### [Your instructions]
Count the lines that include the string "scene", and give only that number.

## start Provided material

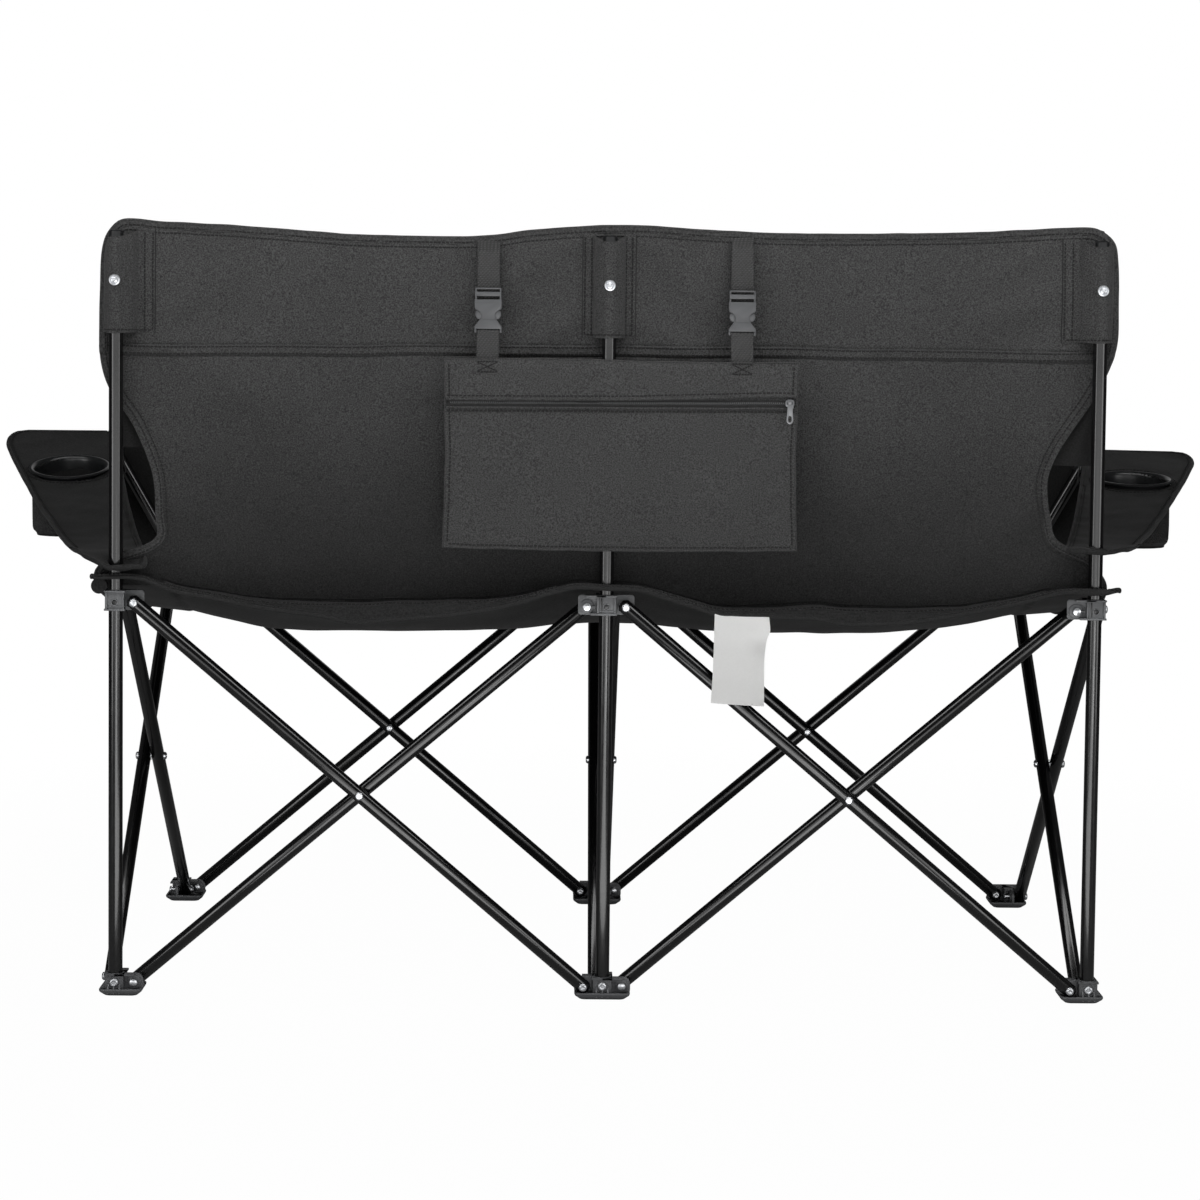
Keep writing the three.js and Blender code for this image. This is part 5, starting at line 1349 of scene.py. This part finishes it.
def zip_parts():
    low, high = (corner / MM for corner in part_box("zip_slider"))
    middle = (low + high) / 2 + ZIP_NUDGE
    slider = Form()
    half_shell = [(-4.8, 1.6), (-4.2, 3.4), (-2.0, 4.4), (2.0, 4.4), (4.6, 3.0)]
    shell = [(a, -b) for a, b in half_shell] + [(5.2, 0)] + half_shell[::-1]
    slider.prism([(middle.x + a, middle.z + b) for a, b in shell], low.y + 0.2, low.y + 2.8)
    bridge = [Vector((middle.x - 3.6 * math.cos(a), low.y + 2.4 + 3.0 * math.sin(a), middle.z + 0.2))
              for a in spread(0, math.pi, 12)]
    slider.strip(bridge, lambda i, p: oval(p, REARWARD, 0.7, UP, 1.5))
    settle(slider.made("zip_slider_body", [PULL_METAL], bevel=0.5), "zip_slider", ["zip_slider"])

    low, high = (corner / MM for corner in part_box("zip_pull"))
    low, high = low + ZIP_NUDGE, high + ZIP_NUDGE
    x0, y0 = (low.x + high.x) / 2, (low.y + high.y) / 2
    pull = Form()
    outer, hole = [], []
    for a in spread(0, math.tau, 24)[:-1]:
        across, rise = math.cos(a), math.sin(a)
        is_low = rise < 0.3
        outer.append((3.9 * across, low.z + 4.4 + 4.4 * rise if is_low else high.z - 1.2 + 1.2 * rise))
        hole.append((2.0 * across, low.z + (5.0 if is_low else 6.2) + 3.0 * rise))
    outer = [(x * (1.0 if z < low.z + 12 else 0.72), z) for x, z in outer]
    rings = ((outer, -0.6), (outer, 0.6), (hole, 0.6), (hole, -0.6), (outer, -0.6))
    pull.loft([[Vector((x0 + x, y0 + y, z)) for x, z in ring] for ring, y in rings], capped=False)
    settle(pull.made("zip_pull_tab", [PULL_METAL], bevel=0.25), "zip_pull", ["zip_pull"])

    low, high = (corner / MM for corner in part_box("zip_stop"))
    stop = Form()
    stop.block(low, high)
    settle(stop.made("zip_end_stop", [PULL_METAL], bevel=0.4), "zip_stop", ["zip_stop"])


# ---- Straps and side-release buckles ----
STRAPS = {"left": 136.5, "right": -149.5}
STRAP_HALF = 12.6
# One side of the socket's outline and of the clip's flare: distance from the middle and height
SHELL_SIDE = [(15.2, 793), (15.2, 783), (13.8, 781.6), (11.2, 780.6), (9.2, 778.8), (7.9, 775.8), (8.1, 772.6),
              (9.8, 769.8)]
FLARE_SIDE = [(8.8, 771.4), (10.4, 768.8), (13.0, 765.6), (15.3, 762.6), (15.3, 759.9)]


def mirrored(side):
    return side + [(-x, z) for x, z in reversed(side)]


def strap_length(form, x0, path):
    """Webbing along a path of (y, z), its woven edge slightly scalloped."""
    def section(i, point):
        half = STRAP_HALF + 0.35 * math.sin(i * 2.1)
        along = (points[min(i + 1, len(points) - 1)] - points[max(i - 1, 0)]).normalized()
        out = RIGHTWARD.cross(along).normalized() * 0.75
        rim, core = RIGHTWARD * half, RIGHTWARD * (half - 0.8)
        return [point - rim, point - core + out, point + core + out, point + rim, point + core - out,
                point - core - out]

    points = []
    for (y0, z0), (y1, z1) in zip(path, path[1:]):
        steps = max(int(math.hypot(y1 - y0, z1 - z0) / 1.4), 1)
        points += [Vector((x0, y0 + (y1 - y0) * k / steps, z0 + (z1 - z0) * k / steps)) for k in range(steps)]
    points.append(Vector((x0, path[-1][0], path[-1][1])))
    form.strip(points, section)


def buckle(column):
    """A strap from the back's edge to the socket, the clip in it, and the strap on to the bag."""
    x0 = STRAPS[column]
    upper = Form()
    top = back_top_at(x0) - 7
    fall = [(back_point(x0, top).y + 1.2, top), (270.0, top - 12), (269.8, 806), (271.4, 799), (270.6, 794)]
    strap_length(upper, x0, fall)
    webbing = upper.made(f"{column}_buckle_strap", [WEBBING])
    settle(webbing, f"{column}_strap", [f"{column}_upper_strap"])

    rear, front = 271.3, 279.2
    shell = Form()
    outline = [(x0 + x, z) for x, z in mirrored(SHELL_SIDE)]
    shell.prism(outline, front - 1.7, front)
    shell.prism(outline, rear, rear + 1.6)
    shell.block((x0 - 14.9, rear + 0.3, 787.5), (x0 + 14.9, front - 0.3, 792.7))
    for way in (-1, 1):
        for near, far, low, high in ((13.4, 15.2, 783.2, 788.0), (12.9, 14.7, 792, 806)):
            a, b = x0 + way * near, x0 + way * far
            shell.block((min(a, b), rear + 0.6, low), (max(a, b), front - 0.3, high))
    for low, high in ((804.6, 806.1), (796.6, 801.6)):
        shell.block((x0 - 13.5, rear + 1.4, low), (x0 + 13.5, front - 0.4, high))
    socket = shell.made(f"{column}_buckle_shell", [BUCKLE], bevel=0.7)
    settle(socket, f"{column}_strap", [f"{column}_buckle_socket"])

    clip = Form()
    clip.prism([(x0 + x, z) for x, z in mirrored(FLARE_SIDE)], rear + 0.2, front)
    pad = [(-4.0, 771.6), (-2.0, 770.4), (1.4, 771.8), (3.2, 775.6), (2.6, 779.2), (0.4, 781.0), (-2.6, 783.0),
           (-4.2, 786.5), (-5.6, 786.5), (-5.4, 779.0)]
    for way in (-1, 1):
        clip.prism([(x0 + way * (11.4 + a), z) for a, z in pad], rear + 2.2, front - 2.0)
        clip.block((x0 + way * 8.0 - 1.2, rear + 2.4, 766), (x0 + way * 8.0 + 1.2, front - 2.4, 774))
        a, b = x0 + way * 13.2, x0 + way * 15.3
        clip.block((min(a, b), rear + 0.8, 755.6), (max(a, b), front - 0.5, 761))
    clip.block((x0 - 2.2, rear + 2.4, 764), (x0 + 2.2, front - 2.4, 785))
    clip.turned([(-14.0, 0.0), (-14.0, 1.6), (14.0, 1.6), (14.0, 0.0)], (x0, 275.2, 757.4), RIGHTWARD, 14)
    body = clip.made(f"{column}_buckle_clip_body", [BUCKLE], bevel=0.6)
    settle(body, f"{column}_clip", [f"{column}_buckle_clip"])

    lower = Form()
    fall = [(273.0, 759.6), (275.4, 759.8), (277.6, 757.6), (278.4, 750), (281.5, 738), (284.2, 728), (284.6, 712)]
    strap_length(lower, x0, fall)
    tail = lower.made(f"{column}_bag_strap", [WEBBING])
    settle(tail, f"{column}_clip", [f"{column}_lower_strap"])


# ---- Care label, left blank ----
def care_label():
    # Each side's line down the label, as the photograph shows its curl
    left_line = [(0, -121.9), (0.64, -120.4), (1, -118.7)]
    right_line = [(0, -183.2), (0.14, -184.4), (0.24, -180.8), (0.7, -178.4), (1, -178.6)]

    def point_at(u, v):
        a, b = between(left_line, v), between(right_line, v)
        x = a + (b - a) * u
        top = hem_low_at(x) + 0.6
        z = top + (338.5 + 3.5 * (1 - u) - top) * v
        curl = 3.0 * math.sin(v * 2.6) + 2.2 * math.sin(u * math.pi) * v
        curl += 4.5 * smooth(0.55, 1.0, u) * math.exp(-((v - 0.24) / 0.16) ** 2)
        return Vector((x, SEAT_END + 2.0 + curl + 0.8 * crumple(u * 60, v * 100, 22, 71.0), z))

    form = Form()
    form.grid(30, 48, point_at)
    label = form.made("blank_care_label", [LABEL], thick=0.35)
    settle(label, "rear_centre_hub", ["care_tag"])


storage_bag()
zip_parts()
for column in STRAPS:
    buckle(column)
care_label()


# ---- Light, floor and camera ----
def softbox(name, place, aim, width, height, power):
    """A rectangular lamp, in metres and watts, turned toward what it aims at."""
    lamp = bpy.data.lights.new(name, "AREA")
    lamp.shape, lamp.size, lamp.size_y, lamp.energy = "RECTANGLE", width, height, power
    lamp_object = bpy.data.objects.new(name, lamp)
    bpy.context.scene.collection.objects.link(lamp_object)
    lamp_object.location = place
    lamp_object.rotation_euler = (Vector(aim) - Vector(place)).to_track_quat("-Z", "Y").to_euler()
    return lamp_object


# Name, place, aim, width, height and power
for lamp in (("top_bar", (0.1, 0.75, 1.32), (0.1, 0.25, 0.72), 3.0, 0.3, 11),
             ("camera_band", (0.0, 3.75, 0.34), (0, 0, 0.34), 7.0, 0.66, 22),
             ("left_strip", (2.35, 1.9, 0.5), (0.1, 0.2, 0.45), 0.8, 1.0, 8.6),
             ("right_strip", (-2.35, 1.9, 0.5), (-0.1, 0.2, 0.45), 0.8, 1.0, 7.8),
             ("low_bar", (-0.6, 2.6, 0.1), (-0.3, 0.2, 0.1), 0.7, 0.24, 3.2),
             ("front_fill", (0.0, -3.0, 2.0), (0, 0, 0.5), 2.5, 2.0, 8)):
    softbox(*lamp)
# Two bright cards, seen only mirrored in the tubes: one lying before the chair, one over the long box
for card in (("floor_card", (0.0, 2.1, 0.01), (0, 2.1, 1), 1.1, 3.0, 34),
             ("upper_card", (0.0, 3.75, 0.95), (0, 0, 0.6), 7.0, 0.5, 15)):
    softbox(*card).visible_diffuse = False

world = bpy.data.worlds.new("studio")
bpy.context.scene.world = world
world.use_nodes = True
sky = world.node_tree
seen = node(sky, "ShaderNodeLightPath")
white_seen = node(sky, "ShaderNodeMath",
                  {0: seen.outputs["Is Camera Ray"], 1: seen.outputs["Is Transmission Ray"]}, operation="MAXIMUM")
backdrop = sky.nodes["Background"]
backdrop.inputs["Color"].default_value = (1, 1, 1, 1)
level = node(sky, "ShaderNodeMapRange", {"Value": white_seen.outputs[0], "To Min": 0.055, "To Max": 1.0})
sky.links.new(level.outputs["Result"], backdrop.inputs["Strength"])

# The floor, 0.4 mm under the feet, keeps a faint shadow near them and fades into the white backdrop
FLOOR_HALF = 30000
floor_material, floor_tree, floor_shader, floor_place = finish("studio_floor", "#bcbcbc", 0.8)
floor_glow = node(floor_tree, "ShaderNodeEmission", {"Color": (1, 1, 1, 1), "Strength": 1.0})
floor_seen = node(floor_tree, "ShaderNodeLightPath")
floor_away = node(floor_tree, "ShaderNodeVectorMath", {0: floor_place}, operation="LENGTH")
floor_fade = node(floor_tree, "ShaderNodeMapRange",
                  {"Value": floor_away.outputs["Value"], "From Min": 0.9, "From Max": 1.8, "To Min": 0.985})
floor_share = node(floor_tree, "ShaderNodeMath",
                   {0: floor_seen.outputs["Is Camera Ray"], 1: floor_fade.outputs["Result"]}, operation="MULTIPLY")
floor_mix = node(floor_tree, "ShaderNodeMixShader",
                 {0: floor_share.outputs[0], 1: floor_shader.outputs[0], 2: floor_glow.outputs[0]})
floor_tree.links.new(floor_mix.outputs[0], floor_tree.nodes["Material Output"].inputs["Surface"])
ground = Form()
ground.grid(1, 1, lambda u, v: ((2 * u - 1) * FLOOR_HALF, (2 * v - 1) * FLOOR_HALF, -0.4))
ground.made("studio_ground", [floor_material])


def photo_camera():
    """Fitted to the photograph, in its pixels: its width, its focal length and the row of its optical centre."""
    width, focal, centre_row, sensor = 1200, 2831, 504, 36.0
    data = bpy.data.cameras.new("photo_camera")
    data.sensor_width, data.lens = sensor, focal / width * sensor
    data.shift_y = (centre_row - width / 2) / width
    camera = bpy.data.objects.new("photo_camera", data)
    bpy.context.scene.collection.objects.link(camera)
    pitch, yaw, roll = 0.05945, -0.01257, 0.01106
    forward = Vector((math.sin(yaw) * math.cos(pitch), -math.cos(yaw) * math.cos(pitch), -math.sin(pitch)))
    level_right = forward.cross(UP).normalized()
    level_up = level_right.cross(forward)
    right = level_right * math.cos(roll) + level_up * math.sin(roll)
    up = -level_right * math.sin(roll) + level_up * math.cos(roll)
    turn = Matrix((right, up, -forward)).transposed()
    eye = Vector((0.0485, 3.4681, 0.7539))
    camera.matrix_world = Matrix.Translation(eye) @ turn.to_4x4()
    bpy.context.scene.camera = camera


photo_camera()
bpy.context.scene.view_settings.view_transform = "Standard"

## end Provided material

### [Solution to the exercise]
6